Any calls dialed using a 1010 code instead of choosing that company for your LD carrier on your POTS line will be more expensive than any other way you can dial. Figure at least 50 cents and probably closer to a dollar for the first minute, and 25 to 50 cents a minute after that with many of the 1010 companies. The charges will usually be added to the local phone bill for your POTS line, the following month.

The guy from the alarm company said that he could communicate with the modems 100% of the time using the 1010288 code on both local and long distance calls, and couldn't at all without dialing the code (it answered, but couldn't communicate).

He said the charges were insignificant to him as long as he could talk to the alarm panels, so he was going to continue to use 1010288 to call the panels. It wasn't needed for normal phone calls, and he was locked into a contract with the CLEC. He didn't seem to want to go to battle with them.

His solution was really brilliant. There are no gizmos he could put on the line to correct the problem (except maybe a long-distance dialer that would add the 1010 code for him, like the old long-discontinued Mitel Smart1). The way that particular CLEC sent calls over their network clobbered the data. Nothing you can do about that except use a different carrier.

Clobbering the data is understandable since nobody guarantees data on regular phone lines, and while some real phone companies offer something like "Assured Service" (extra cost) that will guarantee 9600 baud (or whatever), no CLECs will do that as far as I know.

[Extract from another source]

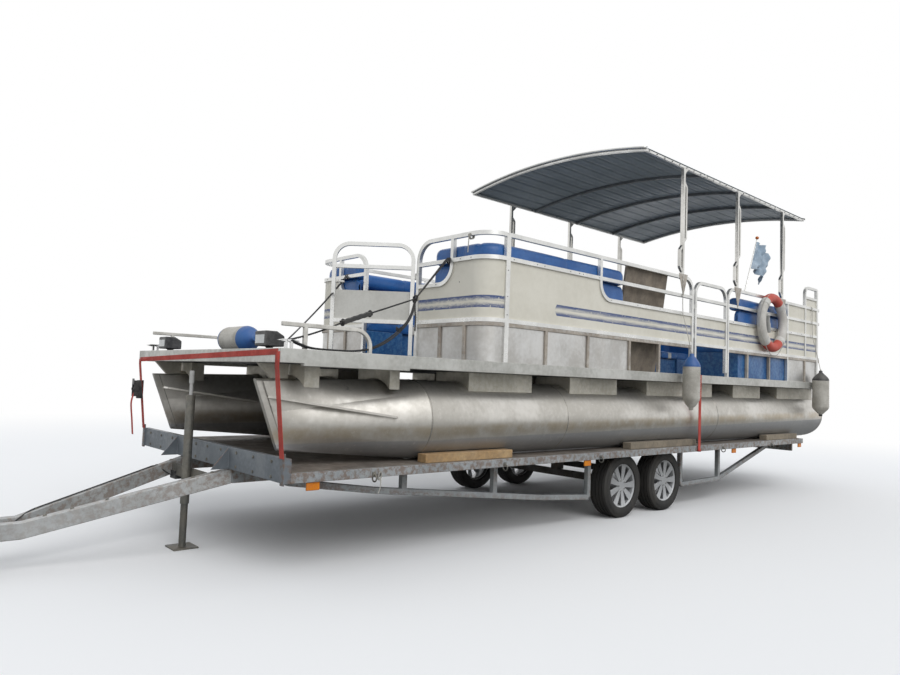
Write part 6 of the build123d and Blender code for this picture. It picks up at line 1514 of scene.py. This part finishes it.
# Floor, backdrop, light and camera
def stage():
    bm = bmesh.new()
    bmesh.ops.create_grid(bm, x_segments=1, y_segments=1, size=60)
    mesh = bpy.data.meshes.new("floor")
    bm.to_mesh(mesh)
    bm.free()
    floor = bpy.data.objects.new("floor", mesh)
    bpy.context.scene.collection.objects.link(floor)
    pale = bpy.data.materials.new("pale floor")
    pale.use_nodes = True
    tree = pale.node_tree
    shader = tree.nodes["Principled BSDF"]
    path = add_node(tree, "LightPath")
    tone = blended(tree, path.outputs["Is Camera Ray"], rgb((0.32, 0.32, 0.31)), rgb((0.93, 0.93, 0.93)))
    tree.links.new(tone, shader.inputs["Base Color"])
    shader.inputs["Roughness"].default_value = 0.9
    shader.inputs["Specular IOR Level"].default_value = 0.1
    white = add_node(tree, "Emission", {"Color": rgb((1, 1, 1)), "Strength": 1.0})
    seen = sums(tree, "MAXIMUM", path.outputs["Is Camera Ray"], path.outputs["Is Glossy Ray"])
    distance = add_node(tree, "VectorMath", {0: object_place(tree)}, operation="LENGTH").outputs["Value"]
    far = sums(tree, "MULTIPLY", ramp(tree, distance, 7.0, 16.0), seen)
    mixed = add_node(tree, "MixShader", {0: far, 1: shader.outputs[0], 2: white.outputs[0]})
    tree.links.new(mixed.outputs[0], tree.nodes["Material Output"].inputs["Surface"])
    mesh.materials.append(pale)
    world = bpy.data.worlds.new("studio")
    bpy.context.scene.world = world
    world.use_nodes = True
    tree = world.node_tree
    light = tree.nodes["Background"]
    light.inputs["Color"].default_value = rgb((0.93, 0.96, 1.0))
    light.inputs["Strength"].default_value = 0.72
    backdrop = add_node(tree, "Background", {"Color": rgb((1, 1, 1)), "Strength": 1.0})
    path = add_node(tree, "LightPath")
    seen = sums(tree, "MAXIMUM", path.outputs["Is Camera Ray"], path.outputs["Is Transmission Ray"])
    seen = sums(tree, "MAXIMUM", seen, path.outputs["Is Glossy Ray"])
    mixed = add_node(tree, "MixShader", {0: seen, 1: light.outputs[0], 2: backdrop.outputs[0]})
    tree.links.new(mixed.outputs[0], tree.nodes["World Output"].inputs["Surface"])
    sun = bpy.data.lights.new("soft key", "SUN")
    sun.energy = 1.3
    sun.angle = math.radians(50)
    key = bpy.data.objects.new("soft key", sun)
    bpy.context.scene.collection.objects.link(key)
    key.rotation_euler = (math.radians(48), math.radians(14), math.radians(62))
    lens = bpy.data.cameras.new("camera")
    lens.sensor_width = 36.0
    lens.lens = 27.58
    lens.clip_end = 200
    camera = bpy.data.objects.new("camera", lens)
    bpy.context.scene.collection.objects.link(camera)
    right = Vector((0.66702, 0.74410, 0.03736))
    up = Vector((0.02141, -0.06928, 0.99737))
    back = Vector((0.74473, -0.66447, -0.06214))
    turn = Matrix((right, up, back)).transposed()
    camera.matrix_world = Matrix.Translation((4.8066, BOW - 1.9082, BED + 0.5734)) @ turn.to_4x4()
    bpy.context.scene.camera = camera
    bpy.context.scene.view_settings.view_transform = "Standard"


stage()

Note that if you order FIOS, Verizon will always rip out the copper going to the building in their LEC territories to prevent you from going back to the cheaper copper POTS service (with no triple play). According to a Verizon PR guy you can tell them not to remove the copper when installing FIOS (fiber). Right.

If you're having problems with voice quality, faxes, or modems on copper POTS lines, try the call with a 1010288 in-front of it to see if it works!